Joanne was then fourteen, reasonably competent in the house. She worked well at school, was no trouble there or at home. A quiet girl who never bothered with boyfriends, never wanted to go out to discos or parties. She had stayed in her room a lot, reading, studying, drawing; she hadn’t appeared to miss Helen.

In due course she had left school. She had wanted to take an art course, had wanted to go off to some college near London. But it would have cost a lot of money – and Arnold couldn’t see what it could lead to. The local education authority had cut back on discretionary grants and in any case didn’t look with favour on art courses, taking the view that the country was already oversupplied with unemployed designers – a view Arnold heartily endorsed.

He had done his best to discourage these notions on Joanne’s part. He reckoned she’d inherited her fancy ideas from her mother. ‘She wanted me to advance her the money for the course,’ he said. ‘Out of the three thousand that would be coming to her one day under my father’s will. Of course I refused. The whole of the three thousand would have been swallowed up well before the course ended – and that wasn’t what my father had in mind for the money, he intended it as a nest-egg for the future.’ He had told Joanne she could either find herself a job right away in the town or she could take some sensible, straightforward course at the Martleigh College of Further Education. If she didn’t fancy the secretarial side there was domestic science, accountancy, hotel catering; a wide variety of practical, down-to-earth subjects.

‘But she wouldn’t have any of them,’ he said. ‘She went out and got herself a temporary job.’ At an art shop in Martleigh, serving behind the counter while one of the regular girls was in hospital. The job had lasted a few weeks, then she had worked for three months in a needlework shop where one of the assistants was on maternity leave. After that she was taken on in a department store for the Christmas rush and the January sales. Shortly before her stint there came to an end the letter had arrived from the solicitor up north, informing the girls of the death of their mother’s sister. Joanne had appeared very anxious to get her hands on her share of the aunt’s money, but she hadn’t told him she intended going to Cannonbridge to look for Helen; he had known nothing about that until the Sunday she left. She had simply informed him as she cleared away the breakfast things that she was going.

He had had no idea that she knew of anything to link Helen with Cannonbridge. She hadn’t mentioned any such link to him then, she had merely told him that that was where she was going. He asked how long she intended staying. She had shrugged and told him to expect her when he saw her. She might go on somewhere else from Cannonbridge, it depended on what she found out. He had told her she was on a fool’s errand, the money from the aunt’s intestacy would be paid over in the end, he couldn’t see why there need be so much rush.

No, he hadn’t worried about her.
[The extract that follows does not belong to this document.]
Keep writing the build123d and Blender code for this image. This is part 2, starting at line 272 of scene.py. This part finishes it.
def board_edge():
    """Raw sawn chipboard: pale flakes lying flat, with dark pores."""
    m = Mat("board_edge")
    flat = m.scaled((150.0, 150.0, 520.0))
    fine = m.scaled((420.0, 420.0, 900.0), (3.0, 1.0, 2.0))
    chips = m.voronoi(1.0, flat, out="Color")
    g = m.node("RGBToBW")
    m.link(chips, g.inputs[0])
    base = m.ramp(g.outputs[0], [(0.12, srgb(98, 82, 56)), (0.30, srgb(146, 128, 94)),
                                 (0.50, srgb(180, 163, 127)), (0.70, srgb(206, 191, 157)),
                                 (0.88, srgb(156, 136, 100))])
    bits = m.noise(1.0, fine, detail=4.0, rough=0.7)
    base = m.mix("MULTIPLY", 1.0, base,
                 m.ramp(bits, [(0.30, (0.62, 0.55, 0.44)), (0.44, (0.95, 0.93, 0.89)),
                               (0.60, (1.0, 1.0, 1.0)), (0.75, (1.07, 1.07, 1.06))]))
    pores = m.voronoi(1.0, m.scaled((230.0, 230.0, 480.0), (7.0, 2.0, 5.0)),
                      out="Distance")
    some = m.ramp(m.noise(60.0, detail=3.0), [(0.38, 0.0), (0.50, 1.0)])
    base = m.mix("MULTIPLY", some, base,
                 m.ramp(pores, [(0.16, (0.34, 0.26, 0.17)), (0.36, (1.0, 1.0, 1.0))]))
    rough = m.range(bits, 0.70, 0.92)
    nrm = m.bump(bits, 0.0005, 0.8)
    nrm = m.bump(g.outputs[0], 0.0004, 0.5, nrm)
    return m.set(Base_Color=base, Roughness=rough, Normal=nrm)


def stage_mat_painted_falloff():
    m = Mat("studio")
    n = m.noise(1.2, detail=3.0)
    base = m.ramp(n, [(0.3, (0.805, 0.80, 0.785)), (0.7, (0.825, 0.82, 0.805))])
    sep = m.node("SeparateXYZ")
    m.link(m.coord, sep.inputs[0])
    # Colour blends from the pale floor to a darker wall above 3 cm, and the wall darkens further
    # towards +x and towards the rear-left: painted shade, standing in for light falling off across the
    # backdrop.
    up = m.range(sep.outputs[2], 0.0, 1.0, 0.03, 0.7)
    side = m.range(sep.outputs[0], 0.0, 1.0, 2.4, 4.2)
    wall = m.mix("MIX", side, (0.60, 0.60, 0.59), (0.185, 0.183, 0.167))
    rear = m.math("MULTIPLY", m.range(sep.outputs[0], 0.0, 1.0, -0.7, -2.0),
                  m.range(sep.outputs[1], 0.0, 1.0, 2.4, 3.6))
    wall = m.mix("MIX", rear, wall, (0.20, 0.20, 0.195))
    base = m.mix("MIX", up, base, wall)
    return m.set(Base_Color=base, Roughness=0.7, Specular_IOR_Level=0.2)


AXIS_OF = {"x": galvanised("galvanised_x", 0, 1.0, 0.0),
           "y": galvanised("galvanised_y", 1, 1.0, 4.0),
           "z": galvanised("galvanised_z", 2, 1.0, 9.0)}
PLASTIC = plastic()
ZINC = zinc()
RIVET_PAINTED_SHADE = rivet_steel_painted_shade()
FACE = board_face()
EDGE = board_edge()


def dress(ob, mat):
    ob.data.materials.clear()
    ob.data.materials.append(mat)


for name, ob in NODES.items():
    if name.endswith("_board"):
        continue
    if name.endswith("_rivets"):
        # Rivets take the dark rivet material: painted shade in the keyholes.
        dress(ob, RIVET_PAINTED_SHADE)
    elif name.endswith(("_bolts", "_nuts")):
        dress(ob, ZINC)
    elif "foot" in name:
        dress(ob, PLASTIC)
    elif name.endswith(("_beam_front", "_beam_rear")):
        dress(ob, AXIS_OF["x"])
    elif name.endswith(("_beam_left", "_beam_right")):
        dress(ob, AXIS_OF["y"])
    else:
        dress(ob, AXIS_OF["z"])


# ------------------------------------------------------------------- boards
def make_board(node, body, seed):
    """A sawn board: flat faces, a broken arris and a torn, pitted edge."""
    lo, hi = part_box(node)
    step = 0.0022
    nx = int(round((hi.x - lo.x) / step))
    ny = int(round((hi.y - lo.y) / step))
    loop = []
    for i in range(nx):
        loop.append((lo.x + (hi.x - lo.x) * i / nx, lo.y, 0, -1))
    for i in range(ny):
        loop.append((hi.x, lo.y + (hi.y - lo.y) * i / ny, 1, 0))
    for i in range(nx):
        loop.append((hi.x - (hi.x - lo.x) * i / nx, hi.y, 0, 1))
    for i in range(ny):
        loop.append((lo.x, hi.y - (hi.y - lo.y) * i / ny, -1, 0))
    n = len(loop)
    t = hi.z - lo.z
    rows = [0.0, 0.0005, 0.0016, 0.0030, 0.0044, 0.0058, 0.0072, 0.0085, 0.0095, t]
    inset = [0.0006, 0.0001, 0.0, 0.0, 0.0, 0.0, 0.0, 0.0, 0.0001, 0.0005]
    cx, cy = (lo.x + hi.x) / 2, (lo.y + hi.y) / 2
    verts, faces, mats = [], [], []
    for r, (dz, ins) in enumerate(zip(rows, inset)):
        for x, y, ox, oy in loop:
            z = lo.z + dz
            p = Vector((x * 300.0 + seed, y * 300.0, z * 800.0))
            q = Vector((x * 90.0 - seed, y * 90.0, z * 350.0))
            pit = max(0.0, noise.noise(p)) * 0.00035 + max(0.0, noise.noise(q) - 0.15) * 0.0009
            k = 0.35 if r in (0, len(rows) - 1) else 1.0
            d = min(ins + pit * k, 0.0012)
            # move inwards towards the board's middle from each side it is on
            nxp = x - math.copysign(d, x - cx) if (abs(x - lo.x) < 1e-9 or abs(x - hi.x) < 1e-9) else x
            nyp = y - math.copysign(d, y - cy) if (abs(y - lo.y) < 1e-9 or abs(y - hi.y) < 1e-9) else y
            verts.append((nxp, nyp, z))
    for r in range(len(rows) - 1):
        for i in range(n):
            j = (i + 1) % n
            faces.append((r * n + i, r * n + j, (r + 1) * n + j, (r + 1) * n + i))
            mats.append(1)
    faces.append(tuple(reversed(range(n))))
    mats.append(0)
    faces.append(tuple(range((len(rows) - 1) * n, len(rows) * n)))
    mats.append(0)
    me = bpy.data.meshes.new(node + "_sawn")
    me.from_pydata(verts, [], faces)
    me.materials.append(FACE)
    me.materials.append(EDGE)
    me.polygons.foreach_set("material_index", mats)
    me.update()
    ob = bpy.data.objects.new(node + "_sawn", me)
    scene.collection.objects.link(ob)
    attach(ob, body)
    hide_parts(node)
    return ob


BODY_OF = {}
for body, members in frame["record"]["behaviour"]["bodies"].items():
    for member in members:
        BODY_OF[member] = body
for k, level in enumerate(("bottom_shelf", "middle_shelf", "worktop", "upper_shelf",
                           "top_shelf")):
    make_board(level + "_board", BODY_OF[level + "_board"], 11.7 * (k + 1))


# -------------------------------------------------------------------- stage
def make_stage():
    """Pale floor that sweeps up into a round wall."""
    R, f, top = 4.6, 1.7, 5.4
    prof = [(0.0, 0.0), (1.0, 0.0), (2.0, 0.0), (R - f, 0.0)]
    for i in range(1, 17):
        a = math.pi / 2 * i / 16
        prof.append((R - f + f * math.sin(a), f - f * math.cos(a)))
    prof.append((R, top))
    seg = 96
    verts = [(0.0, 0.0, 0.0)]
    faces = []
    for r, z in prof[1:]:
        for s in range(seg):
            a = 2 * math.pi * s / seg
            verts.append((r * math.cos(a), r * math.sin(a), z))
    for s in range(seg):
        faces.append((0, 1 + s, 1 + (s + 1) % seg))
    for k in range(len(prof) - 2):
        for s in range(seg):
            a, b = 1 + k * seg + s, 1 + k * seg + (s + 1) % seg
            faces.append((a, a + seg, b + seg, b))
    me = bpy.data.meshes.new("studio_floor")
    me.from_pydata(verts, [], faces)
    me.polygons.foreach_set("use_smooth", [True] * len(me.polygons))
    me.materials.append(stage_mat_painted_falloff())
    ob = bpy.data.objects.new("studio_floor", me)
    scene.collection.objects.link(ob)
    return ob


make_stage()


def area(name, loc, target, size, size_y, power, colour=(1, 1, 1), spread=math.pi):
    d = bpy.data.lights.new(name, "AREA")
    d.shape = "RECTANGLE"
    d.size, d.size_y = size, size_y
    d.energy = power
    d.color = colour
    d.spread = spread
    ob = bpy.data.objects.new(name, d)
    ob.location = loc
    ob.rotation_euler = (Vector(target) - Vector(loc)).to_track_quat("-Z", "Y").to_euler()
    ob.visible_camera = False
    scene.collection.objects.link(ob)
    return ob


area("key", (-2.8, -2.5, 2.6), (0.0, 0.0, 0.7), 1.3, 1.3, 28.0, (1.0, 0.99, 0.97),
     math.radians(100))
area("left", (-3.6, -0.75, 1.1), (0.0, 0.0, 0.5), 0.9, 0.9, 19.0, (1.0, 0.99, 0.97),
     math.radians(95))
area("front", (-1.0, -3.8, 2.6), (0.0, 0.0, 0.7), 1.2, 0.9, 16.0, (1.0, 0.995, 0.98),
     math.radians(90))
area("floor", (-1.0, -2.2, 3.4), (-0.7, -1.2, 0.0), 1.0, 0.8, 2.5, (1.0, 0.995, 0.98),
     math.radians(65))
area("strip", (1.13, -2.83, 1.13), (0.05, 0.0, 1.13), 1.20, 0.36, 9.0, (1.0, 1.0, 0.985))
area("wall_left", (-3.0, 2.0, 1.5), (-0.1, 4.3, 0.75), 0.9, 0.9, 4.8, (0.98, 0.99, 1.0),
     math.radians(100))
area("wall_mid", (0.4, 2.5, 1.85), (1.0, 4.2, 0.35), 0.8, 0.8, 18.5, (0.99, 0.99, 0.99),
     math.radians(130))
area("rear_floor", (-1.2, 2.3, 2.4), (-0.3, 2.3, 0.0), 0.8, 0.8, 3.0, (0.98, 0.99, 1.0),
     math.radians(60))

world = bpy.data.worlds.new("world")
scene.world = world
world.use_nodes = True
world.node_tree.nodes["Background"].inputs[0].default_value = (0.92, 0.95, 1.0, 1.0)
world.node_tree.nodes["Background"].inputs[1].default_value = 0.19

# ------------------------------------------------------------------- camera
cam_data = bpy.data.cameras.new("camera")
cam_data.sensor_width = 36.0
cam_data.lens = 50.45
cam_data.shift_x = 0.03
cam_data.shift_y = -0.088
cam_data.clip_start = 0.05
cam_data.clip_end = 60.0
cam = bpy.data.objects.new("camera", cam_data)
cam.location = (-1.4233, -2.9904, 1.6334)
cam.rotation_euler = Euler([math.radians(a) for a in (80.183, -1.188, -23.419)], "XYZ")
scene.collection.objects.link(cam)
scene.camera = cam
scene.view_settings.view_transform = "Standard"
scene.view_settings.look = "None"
She was as determined a character as Helen; she was intelligent and serious-minded, had always behaved sensibly in Martleigh, he had no reason to suppose she would behave otherwise in Cannonbridge.
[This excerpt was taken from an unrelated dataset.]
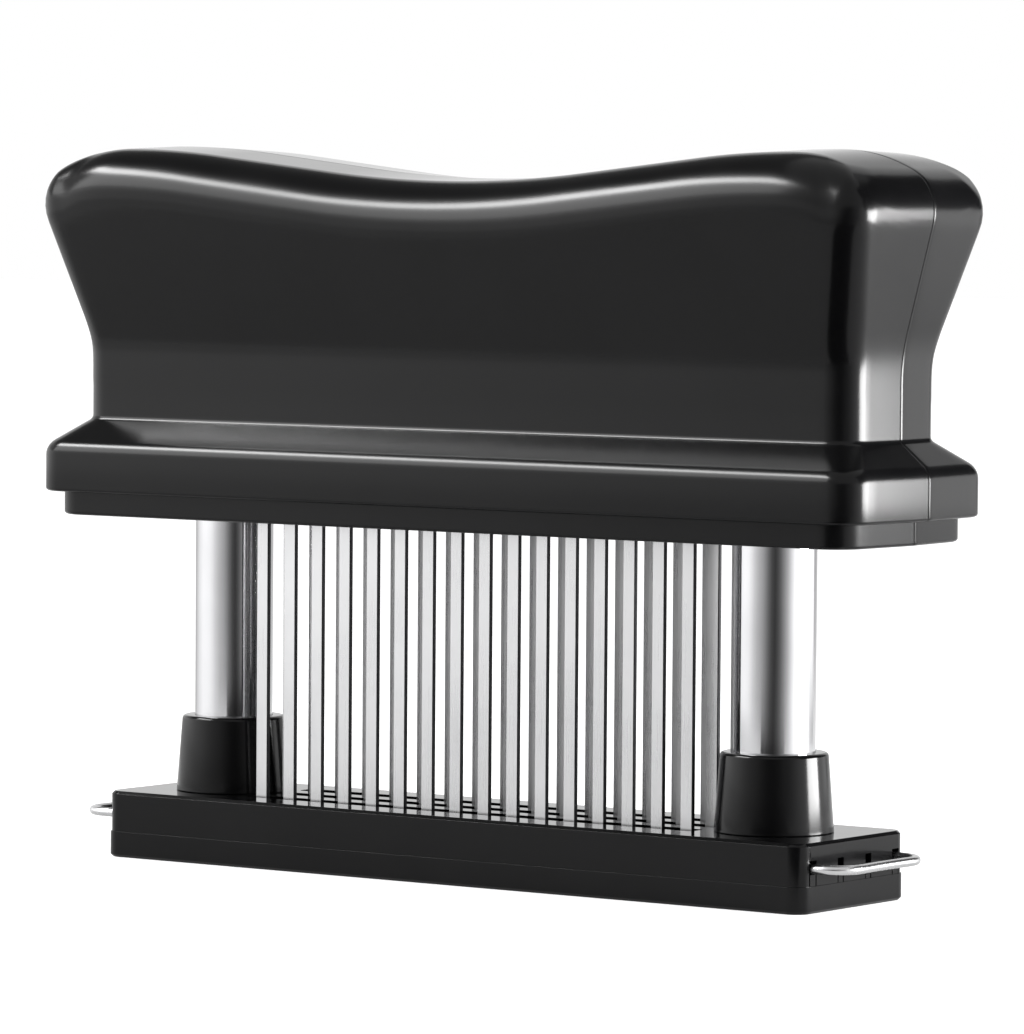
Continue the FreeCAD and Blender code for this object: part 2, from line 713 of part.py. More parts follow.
# ---- springs ----
def return_spring(x):
    """Helical spring of square wire in flat facets, from the tube plug up to the spring post."""
    steps_per_turn = 10
    radius = (spring_diameter - spring_wire) / 2.0
    bottom, top = plug_top + spring_wire / 2.0, spring_top - spring_wire / 2.0
    count = spring_turns * steps_per_turn
    sections = []
    for step in range(count + 1):
        turn = 2.0 * math.pi * step / steps_per_turn
        height = bottom + (top - bottom) * step / count
        corners = []
        for out, up in ((-0.5, -0.5), (0.5, -0.5), (0.5, 0.5), (-0.5, 0.5)):
            reach = radius + spring_wire * out
            corners.append(Vector(x + reach * math.cos(turn), reach * math.sin(turn),
                                  height + spring_wire * up))
        sections.append(corners)
    facets = [sections[0], sections[-1]]
    for here, there in zip(sections, sections[1:]):
        for i in range(4):
            j = (i + 1) % 4
            facets.append([here[i], here[j], there[j]])
            facets.append([here[i], there[j], there[i]])
    faces = [Part.Face(Part.makePolygon(corners + corners[:1])) for corners in facets]
    return Part.makeSolid(Part.makeShell(faces))


def spring_post(x):
    """Upper spring seat: a flange under the shells' webs, a post in the spring, a spigot above."""
    return fused([pillar(post_flange_diameter / 2.0, x, 0.0, spring_top, web_bottom),
                  pillar(post_diameter / 2.0, x, 0.0, spring_top - post_length, spring_top),
                  pillar(post_spigot_diameter / 2.0, x, 0.0, web_bottom, web_bottom + web_thickness)])


# ---- base ----
def row_slots(bottom, top):
    """Cutters for the three long slots that the blades pass through."""
    slot = slab(slot_half_length, row_slot_width / 2.0, row_slot_corner, bottom, top)
    return Part.makeCompound([slot.translated(Vector(0, y, 0)) for y in row_places])


def edge_ring(solid, height):
    """Edges of a solid's outside rim that lie at one height."""
    return [edge for edge in solid.Edges
            if all(abs(vertex.Point.z - height) < 1e-6 for vertex in edge.Vertexes)]


def pin_passage(x0, x1, side):
    """Square passage for one leg of a lock pin."""
    half = pin_wire / 2.0 + pin_clearance
    return block(x0, x1, side * pin_half_spread - half, side * pin_half_spread + half,
                 pin_height - half, pin_height + half)


def base_cover():
    """Upper moulding: hollow from below, slot frame, tube bosses, pin webs and open end slots."""
    outer = slab(base_half_length, base_half_depth, base_corner_radius, plate_height, base_height)
    outer = outer.makeChamfer(base_edge, edge_ring(outer, base_height))
    hollow = slab(base_half_length - cover_wall, base_half_depth - cover_wall,
                  base_corner_radius - cover_wall, plate_height - past, cover_ceiling)
    solids = [outer.cut(hollow),
              block(-frame_half_length, frame_half_length, -frame_half_depth, frame_half_depth,
                    plate_height + past, cover_ceiling)]
    cuts = [row_slots(0.0, base_height + past)]
    for x in tube_places:
        solids.append(pillar(boss_diameter / 2.0, x, 0.0, boss_floor_bottom, cover_ceiling))
        cuts.append(pillar(tube_radius + seat_clearance, x, 0.0, tube_bottom, base_height + past))
        cuts.append(pillar(tube_screw_diameter / 2.0 + screw_hole_clearance, x, 0.0,
                           boss_floor_bottom - past, tube_bottom + past))
        for side in (-1.0, 1.0):
            y0, y1 = sorted((side * (boss_diameter / 2.0 - overlap), side * (base_half_depth - cover_wall)))
            solids.append(block(x - lug_thickness / 2.0, x + lug_thickness / 2.0, y0, y1,
                                boss_floor_bottom, cover_ceiling))
            cuts.append(pin_passage(x - lug_thickness, x + lug_thickness, side))
    for end in (-1.0, 1.0):
        x0, x1 = sorted((end * (base_half_length - cover_wall - past), end * (base_half_length + past)))
        for offset, width, top in end_slots:
            for side in (-1.0, 1.0):
                cuts.append(block(x0, x1, side * offset - width / 2.0, side * offset + width / 2.0,
                                  plate_height - past, top))
    cover = fused(solids)
    for cutter in cuts:
        cover = cover.cut(cutter)
    return cover


def base_plate():
    """Lower moulding: tray with a slot frame, ribs in the cover's end slots and lugs for the pins."""
    outer = slab(base_half_length + plate_proud, base_half_depth + plate_proud,
                 base_corner_radius + plate_proud, 0.0, plate_height)
    outer = outer.makeChamfer(plate_edge, edge_ring(outer, 0.0))
    tray = slab(base_half_length + plate_proud - plate_rim, base_half_depth + plate_proud - plate_rim,
                base_corner_radius + plate_proud - plate_rim, plate_floor, plate_height + past)
    solids = [outer.cut(tray),
              block(-frame_half_length, frame_half_length, -frame_half_depth, frame_half_depth,
                    plate_floor, plate_height)]
    cuts = []
    lug_top = cover_ceiling - lug_gap
    rib_top = pin_height - pin_wire / 2.0 - pin_clearance
    for end in (-1.0, 1.0):
        for side in (-1.0, 1.0):
            for place in (outer_lug_place, tube_spacing / 2.0 - inner_lug_offset):
                solids.append(block(end * place - lug_thickness / 2.0, end * place + lug_thickness / 2.0,
                                    side * pin_half_spread - lug_half_width,
                                    side * pin_half_spread + lug_half_width, plate_floor - past, lug_top))
            x0, x1 = sorted((end * (tube_spacing / 2.0 - inner_lug_offset - lug_thickness),
                             end * (outer_lug_place + lug_thickness)))
            cuts.append(pin_passage(x0, x1, side))
            for offset, width, top in end_slots:
                half = width / 2.0 - end_slot_rib_gap
                x0, x1 = sorted((end * (base_half_length - cover_wall), end * base_half_length))
                solids.append(block(x0, x1, side * offset - half, side * offset + half,
                                    plate_height - past, rib_top))
    plate = fused(solids)
    for cutter in cuts + [row_slots(-past, base_height)]:
        plate = plate.cut(cutter)
    return plate


def lock_pin():
    """U-shaped wire pin at the right end of the base, its legs through the cover and the lugs."""
    radius = pin_wire / 2.0
    cross = base_half_length + pin_reach
    straight, side = cross - pin_bend_radius, pin_half_spread - pin_bend_radius
    steps = 6
    half_rings = []
    for step in range(steps + 1):
        angle = math.pi / 2.0 * step / steps
        out = pin_bend_radius * math.sin(angle)
        across = side + pin_bend_radius * math.cos(angle)
        half_rings.append((straight + out, across, Vector(math.cos(angle), -math.sin(angle), 0)))
    leg = (straight - pin_leg_length, pin_half_spread, Vector(1, 0, 0))
    rings = [ring_wire(radius, Vector(x, y, pin_height), axis) for x, y, axis in [leg] + half_rings]
    rings += [ring_wire(radius, Vector(x, -y, pin_height), Vector(-axis.x, axis.y, 0))
              for x, y, axis in reversed([leg] + half_rings)]
    return Part.makeLoft(rings, True, True)


# ---- all nodes ----
def build():
    front, rear = grip_shells()
    nodes = {
        "front_shell": front,
        "rear_shell": rear,
        "blade_carrier": carrier(),
        "clamp_plate": clamp_plate(),
        "clamp_screws": clamp_screws(),
        "carrier_screws": carrier_screws(),
        "retaining_rings": retaining_rings(),
        "tube_screws": tube_screws(),
        "base_cover": base_cover(),
        "base_plate": base_plate(),
        "right_lock_pin": lock_pin(),
        "left_lock_pin": mirrored_x(lock_pin()).translated(Vector(-left_pin_out, 0, 0)),
    }
    for name, y in zip(("front_blades", "middle_blades", "rear_blades"), row_places):
        nodes[name] = blade_row(y)
    for side, x in zip(("left", "right"), tube_places):
        nodes[side + "_tube"] = column_tube(x)
        nodes[side + "_collar"] = collar(x)
        nodes[side + "_tube_plug"] = tube_plug(x)
        nodes[side + "_spring"] = return_spring(x)
        nodes[side + "_spring_post"] = spring_post(x)
        nodes[side + "_guide_bush"] = guide_bush(x)
    return nodes


os.makedirs("parts", exist_ok=True)
for node, shape in sorted(build().items()):
    print(node, len(shape.Solids), "solids", round(shape.Volume, 2), "valid", shape.isValid())
    shape.exportStep("parts/" + node + ".step")
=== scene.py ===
import logging
import math
from dataclasses import dataclass, field
from enum import Enum
from typing import Optional, Sequence

import bmesh
import bpy
import numpy as np
from mathutils import Matrix, Vector


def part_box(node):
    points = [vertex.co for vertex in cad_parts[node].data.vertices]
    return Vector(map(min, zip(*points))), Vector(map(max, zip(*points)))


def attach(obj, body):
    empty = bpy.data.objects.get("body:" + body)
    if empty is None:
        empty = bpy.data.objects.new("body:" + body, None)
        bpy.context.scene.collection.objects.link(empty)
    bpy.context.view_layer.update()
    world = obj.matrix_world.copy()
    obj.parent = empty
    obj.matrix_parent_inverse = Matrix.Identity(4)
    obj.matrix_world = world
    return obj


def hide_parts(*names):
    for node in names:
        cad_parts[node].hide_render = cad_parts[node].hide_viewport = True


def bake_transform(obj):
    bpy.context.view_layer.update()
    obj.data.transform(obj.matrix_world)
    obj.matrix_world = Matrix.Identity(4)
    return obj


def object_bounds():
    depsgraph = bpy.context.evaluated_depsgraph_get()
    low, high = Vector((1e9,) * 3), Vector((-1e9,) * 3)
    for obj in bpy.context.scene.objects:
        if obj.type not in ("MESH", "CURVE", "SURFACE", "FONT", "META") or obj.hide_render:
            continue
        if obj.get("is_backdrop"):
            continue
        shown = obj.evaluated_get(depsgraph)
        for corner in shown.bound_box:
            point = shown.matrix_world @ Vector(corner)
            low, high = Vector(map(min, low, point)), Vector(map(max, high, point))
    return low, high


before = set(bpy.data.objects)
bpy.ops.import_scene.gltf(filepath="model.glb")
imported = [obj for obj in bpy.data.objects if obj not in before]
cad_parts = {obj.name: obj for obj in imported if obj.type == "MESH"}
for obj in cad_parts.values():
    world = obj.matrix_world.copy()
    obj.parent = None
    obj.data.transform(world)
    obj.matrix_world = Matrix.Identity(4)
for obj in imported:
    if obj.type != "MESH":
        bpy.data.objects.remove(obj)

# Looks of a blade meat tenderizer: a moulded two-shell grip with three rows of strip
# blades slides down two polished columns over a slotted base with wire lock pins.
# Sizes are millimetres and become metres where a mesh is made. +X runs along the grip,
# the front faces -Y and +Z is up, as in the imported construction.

Array = np.ndarray
Colour = tuple[float, float, float]
Tree = bpy.types.NodeTree
Node = bpy.types.Node
Socket = bpy.types.NodeSocket
Material = bpy.types.Material
Piece = bpy.types.Object
Finishes = dict[str, Material]

MM = 0.001
WHITE = (1.0, 1.0, 1.0, 1.0)
LOG = logging.getLogger("tenderizer")


class End(Enum):
    """The two ends of the tool, by the sign of X."""

    LEFT = -1
    RIGHT = 1

    @property
    def word(self) -> str:
        """The end's name as it starts a piece's name."""
        return self.name.lower()


class Half(Enum):
    """The two shells of the grip, by the sign of Y."""

    FRONT = -1
    REAR = 1

    @property
    def word(self) -> str:
        """The half's name as it starts a piece's name."""
        return self.name.lower()


class Row(Enum):
    """The three rows of blades, front to rear."""

    FRONT = "front_blades"
    MIDDLE = "middle_blades"
    REAR = "rear_blades"


# ---------------------------------------------------------------- shader groups
def group_tree(name: str, inputs: dict[str, tuple[str, object]], outputs: dict[str, str]) -> Tree:
    """Makes an empty shader group with named sockets.

    Args:
        name: Name of the group.
        inputs: Socket type and default value by name.
        outputs: Socket type by name.

    Returns:
        The group's node tree, with its input and output nodes named "in" and "out".
    """
    tree = bpy.data.node_groups.new(name, "ShaderNodeTree")
    for label, (kind, default) in inputs.items():
        tree.interface.new_socket(name=label, in_out="INPUT", socket_type=kind).default_value = default
    for label, kind in outputs.items():
        tree.interface.new_socket(name=label, in_out="OUTPUT", socket_type=kind)
    tree.nodes.new("NodeGroupInput").name = "in"
    tree.nodes.new("NodeGroupOutput").name = "out"
    return tree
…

‘If you had never heard of her again,’ Kelsey put to him, ‘if she had simply stayed away, like Helen, would you have done anything about it?’

Arnold was silent for a minute or two. His eyes never left the Chief’s face. At length he said, ‘No, I don’t believe I would. I’d probably have thought she’d found Helen and decided to stay with her.’

‘You wouldn’t have expected her to inform you of that decision?’

He shook his head. ‘Probably not. I don’t think you quite appreciate what self-willed, independent girls they were.’

What would happen to the aunt’s money, now that both girls were dead? ‘I imagine it will all go to the State.’ Arnold had looked unwaveringly at the Chief. ‘It certainly won’t come to me. The old lady was no kin of mine.’ Hard to see how Arnold stood to benefit by the girls’ deaths, Lambert pondered – apart from no longer having to pay out the two dowries.

Kelsey had asked how often Arnold had visited Cannonbridge over the last few years. ‘I came here on a coach trip about fifteen years ago,’ Arnold had answered. ‘I haven’t been here since, never had any occasion to.’ He had paused briefly. ‘Until today.’